>> Start
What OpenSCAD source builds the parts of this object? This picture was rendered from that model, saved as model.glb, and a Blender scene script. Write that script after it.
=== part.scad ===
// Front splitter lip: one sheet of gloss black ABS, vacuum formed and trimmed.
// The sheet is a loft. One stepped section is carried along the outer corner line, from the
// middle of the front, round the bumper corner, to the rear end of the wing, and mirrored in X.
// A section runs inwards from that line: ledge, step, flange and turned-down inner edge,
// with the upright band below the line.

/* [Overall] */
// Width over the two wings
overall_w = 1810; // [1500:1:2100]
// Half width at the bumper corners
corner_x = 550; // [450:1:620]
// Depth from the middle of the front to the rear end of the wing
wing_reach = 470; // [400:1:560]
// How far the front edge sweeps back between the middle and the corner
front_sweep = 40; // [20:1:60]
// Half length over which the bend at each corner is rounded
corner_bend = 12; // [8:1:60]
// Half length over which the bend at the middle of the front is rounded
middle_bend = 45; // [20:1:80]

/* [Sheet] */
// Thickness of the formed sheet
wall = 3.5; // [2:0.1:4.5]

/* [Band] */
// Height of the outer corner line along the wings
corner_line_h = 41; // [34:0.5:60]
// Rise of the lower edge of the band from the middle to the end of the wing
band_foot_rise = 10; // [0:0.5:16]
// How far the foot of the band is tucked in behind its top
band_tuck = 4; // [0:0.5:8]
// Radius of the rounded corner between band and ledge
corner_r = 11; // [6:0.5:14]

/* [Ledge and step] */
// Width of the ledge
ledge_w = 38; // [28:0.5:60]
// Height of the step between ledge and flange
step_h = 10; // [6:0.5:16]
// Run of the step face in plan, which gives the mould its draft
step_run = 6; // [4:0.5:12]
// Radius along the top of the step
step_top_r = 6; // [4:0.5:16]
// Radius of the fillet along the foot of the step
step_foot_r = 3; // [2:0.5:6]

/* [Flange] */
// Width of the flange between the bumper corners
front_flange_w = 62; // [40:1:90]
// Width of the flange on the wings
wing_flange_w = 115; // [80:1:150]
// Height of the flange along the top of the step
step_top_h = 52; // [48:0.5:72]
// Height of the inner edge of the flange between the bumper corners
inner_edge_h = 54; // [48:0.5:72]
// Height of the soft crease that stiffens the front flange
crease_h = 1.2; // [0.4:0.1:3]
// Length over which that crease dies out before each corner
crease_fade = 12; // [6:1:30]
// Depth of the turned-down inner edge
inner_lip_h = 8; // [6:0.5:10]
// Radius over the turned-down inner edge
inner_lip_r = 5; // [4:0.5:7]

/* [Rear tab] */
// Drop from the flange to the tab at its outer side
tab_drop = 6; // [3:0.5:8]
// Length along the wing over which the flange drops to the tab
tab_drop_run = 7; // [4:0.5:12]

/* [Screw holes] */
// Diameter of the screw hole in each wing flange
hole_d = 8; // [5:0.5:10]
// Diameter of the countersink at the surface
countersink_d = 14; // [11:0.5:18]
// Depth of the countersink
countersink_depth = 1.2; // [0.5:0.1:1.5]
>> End
>> Start
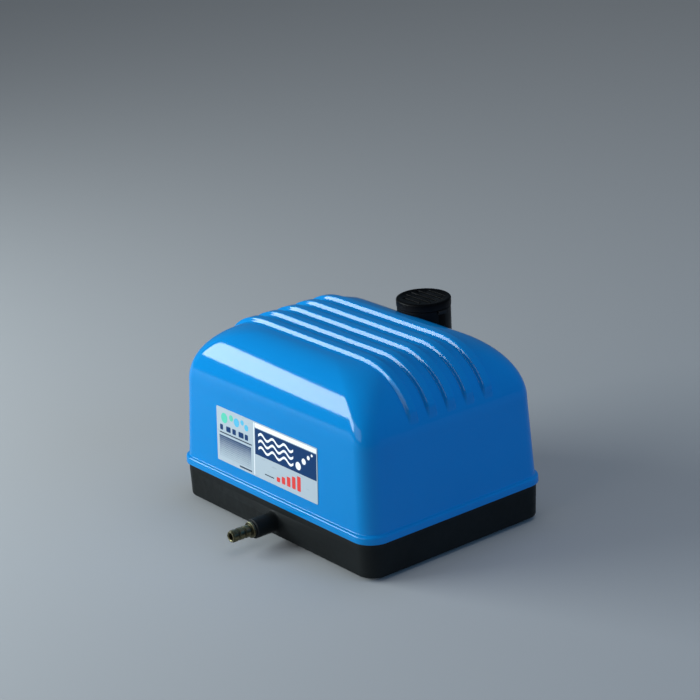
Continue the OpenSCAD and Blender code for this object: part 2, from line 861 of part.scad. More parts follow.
>> End
_What is needed:_ Begin with the line containing "What OpenSCAD source", end with the line containing "below the line.", and repeat every line in that stretch exactly.

_Solved exercise:_
What OpenSCAD source builds the parts of this object? This picture was rendered from that model, saved as model.glb, and a Blender scene script. Write that script after it.
=== part.scad ===
// Front splitter lip: one sheet of gloss black ABS, vacuum formed and trimmed.
// The sheet is a loft. One stepped section is carried along the outer corner line, from the
// middle of the front, round the bumper corner, to the rear end of the wing, and mirrored in X.
// A section runs inwards from that line: ledge, step, flange and turned-down inner edge,
// with the upright band below the line.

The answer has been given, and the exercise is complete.